I think it’s a matter of narrative stakes. Let’s compare with chess.
Chess is not necessarily more complicated than soccer or baseball, but there are no stakes for the human. If a piece dies, the player is fine. The human loses nothing. Even when people artificially try to raise the stakes with prizes and national honor, we do not see the players lose.
Sports players get hurt a lot. Their blood, sweat, and tears create a direct risk. They’re putting themselves on the line, and even when we don’t see the person such as in motorsports, the risks are high because fatalities are not rare. The event raises the stakes. In beauty pageants, the contestants are judged personally. Spectators look at the contestants, relate to the contestants, and there’s a certain understanding of the stakes there.
LoL has no stakes. ‘Death’ can happen ten or more times a game. It becomes irrelevant. The human being we try to relate to is sitting at a computer.
Observed news coverage of esports. All of the promotion shots will be of the human players, never the characters. The video game is advertised with characters; the sport facet is advertised with humans.
And yet when we watch, the humans are removed from the action beyond reasonable interpretation. In a race car, the driver turns the wheel back and forth, and that’s easy to follow. Furthermore the spectators watch the car and know there is a person in there. In esports, the player manipulates a mouse and keyboard so minutely a spectator cannot derive control from the inputs, and the spectator watches a battle completely without real, human people.
I think this provides two levels of restriction. The top level is the narrative elements of risk and relatability, wherein the lack of a human being physically in the action, striving, keeps people out. The bottom level is the nature of the event, and the restrictions that make watching it difficult, too difficult for most people.
Let’s talk a moment about drone racing. It is incredibly boring. Small lights move through illuminated obstacles almost too fast to see. Following the action is nearly impossible. Even with an onboard video feed, as a spectator I couldn’t figure out what was going on until several races had passed and still rarely felt comfortable with my knowledge of the event. The competitors stood still, moving thumbsticks, and staring into their own screens. One cannot visually discern any stress or risk.
Watching a LoL game is maddening. Even as a player, half the struggle is knowing what’s going on where. Watching a game I’m not a player in means that the event is a mindless display of flashing lights and special effects. The game effectively has three arenas wherein four battles go on simultaneously. Imagine watching a basketball event with three courts, games proceeding simultaneously on all three courts, bleachers between the courts, and the game taking place on the bleachers too. One cannot watch it on one TV screen. LoL is impossible to watch because you’ve only got one camera, and if you want to see something, you have to hope nothing else is going on at the same time. Most significantly, if we’re being honest, the game is half an hour to an hour long with no set ending AND NO BATHROOM BREAKS. NONE. Unlike racing wherein at least you know about when you can go, you never really have a good idea because the game becomes increasingly unstable as time goes by and sudden endings become more easy to accomplish.

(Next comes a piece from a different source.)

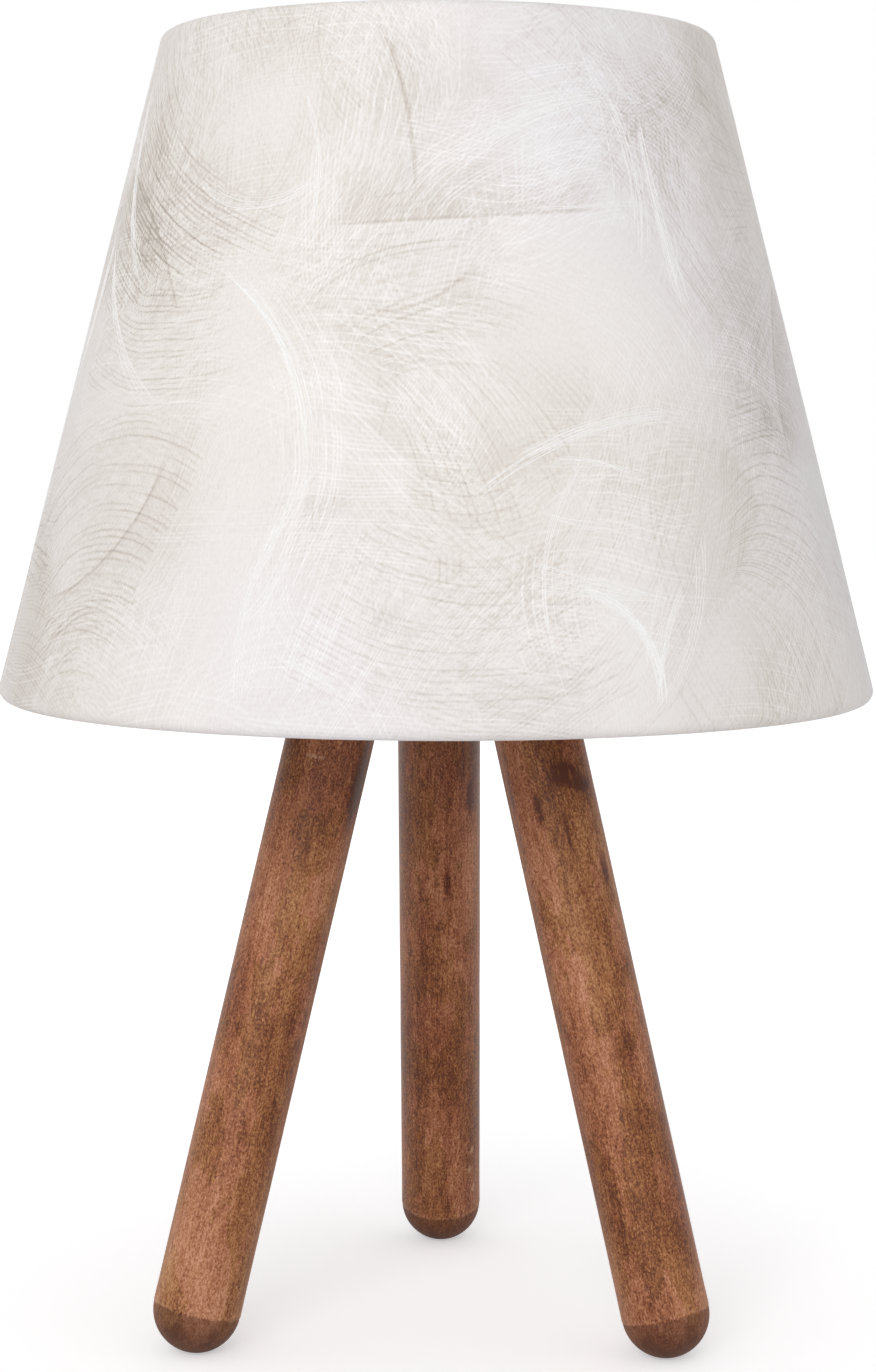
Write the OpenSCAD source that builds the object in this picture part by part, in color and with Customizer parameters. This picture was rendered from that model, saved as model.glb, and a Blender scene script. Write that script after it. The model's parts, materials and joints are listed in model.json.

One might note that in motorsports the multiple objects of interest problem arises. Often the most interesting part of a race is the battle for fifth place or so, not first. Isn’t this the same as LoL’s multiple arenas?
Yes. THIS IS THE WORST PART OF WATCHING MOTORSPORT. Of course it is the element that esports replicate.
Watching an esport event is difficult to watch, a test of the bladder to endure, and frustrating. I firmly believe this is because the event is not constrained by humans.
Thus watching and understanding requires skills, skills one can only learn by playing. There is no emotional impact because even death is merely a ~45 second timer. One cannot relate to the entities doing the competition, because what you watch to discern who wins is a non-human avatar. If you do watch the people, you’ll see nothing that will give away the outcome.
I cannot see long term success, and cannot think of a comparable example that does. The only path to mainstream popularity I can imagine is an event where the engaged player base is so large that it becomes a major market in and of itself. They’re on the way with tens of millions of players, but a typical NFL game has ~20 million viewers. That doesn’t count the number of people who follow the sport but obviously don’t watch every game, or the people who only tune in when they’re at a bar or a party. I don’t think the latter of those demographics exist for esports.
I stopped playing LoL effectively years ago and lost all interest in pro-play almost simultaneously. I doubt I am alone.